The day after, Lorraine Warren informed the Brookfield Police that Johnson was indeed possessed when the crime was committed. Soon, the media got involved — fueled by the Warrens — who began working on a book, lectures and movie deals.

The major motion picture never happened, but Gerald Brittle, with the assistance of Lorraine Warren, published The Devil in Connecticut. While Lorraine Warren stated that profits from the book were shared with the family, it’s claimed that they only got $2,000 for the book.

Members of the family claim that the possession story was a hoax concocted by the Warrens to exploit a mental illness.

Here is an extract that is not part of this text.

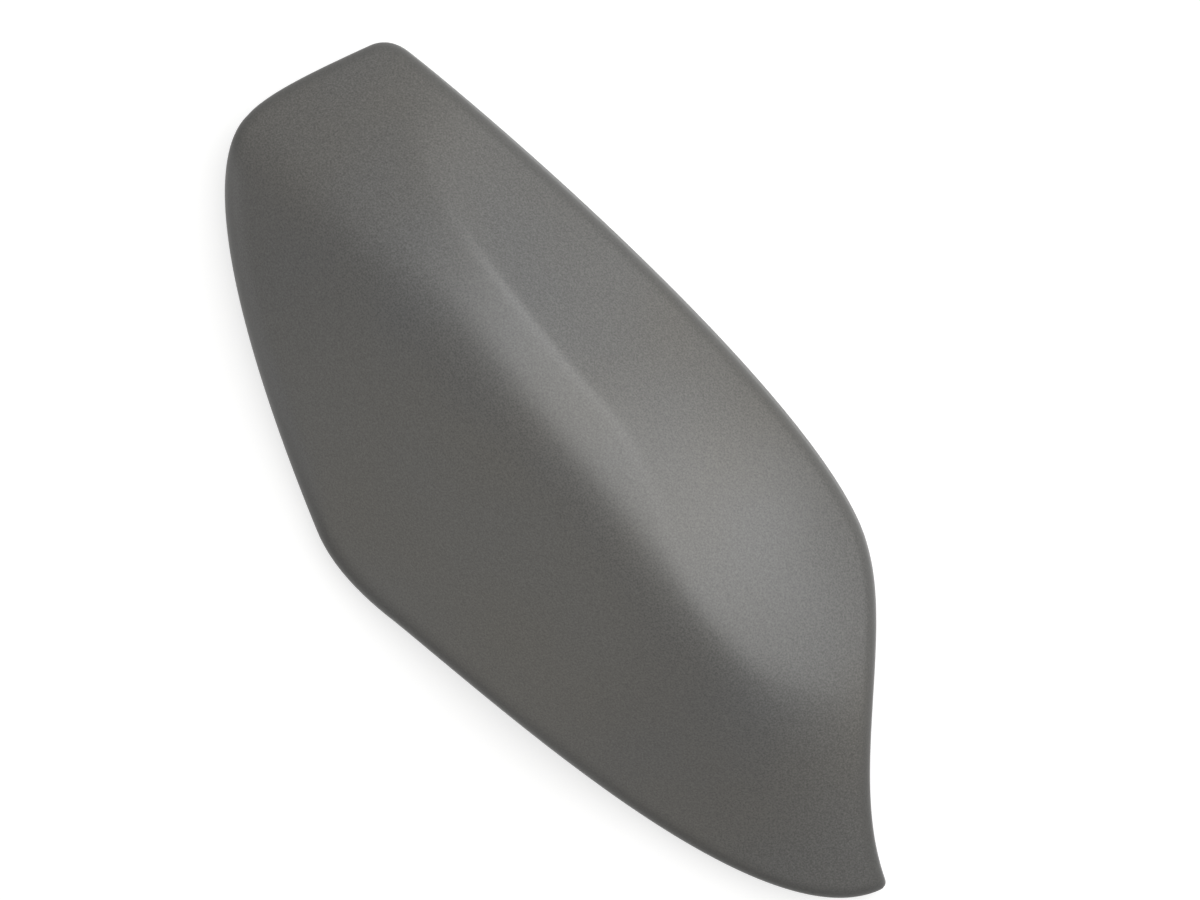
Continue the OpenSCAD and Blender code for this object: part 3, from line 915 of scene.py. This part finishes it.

The famous demonologists also claimed that the story would make the family millionaires and would help get Johnson out of jail.

For what it’s worth, Johnson and Debbie got married and still support the Warrens’ account of demonic possession and have stated that her family is just out for money.

I told you all that so that I can tell you about this.

You have to love a movie where a demon is described as looking like a cloven-footed man burnt from head to toes, wearing ripped jeans and a flannel. You also have to love this cast! Eddie Albert as an exorcist delivering priest? Cloris Leachman? Ken Kercheval? Kevin Bacon as the killer? Andy Griffith and Beverlee McKinsey as Warren stand-ins Guy and Charlotte Harris? And who is that doing the voice of the demon? Harvey Fierstein in his first screen role, just using his normal indoor voice!

For being a TV movie, this one has some pretty great VHS box art.

This also has good direction from William Hale, who was behind several Night Gallery episodes and the two Lace mini-series.

It’s not going to be the best demonic possession movie you’ve ever seen, but for a TV movie, it’s pretty fun. No one spits nails or anything. But it has some fun scares. I found it on YouTube, seeing as how it’s never been released on DVD or streaming. Come on — why are these great TV movies being withheld?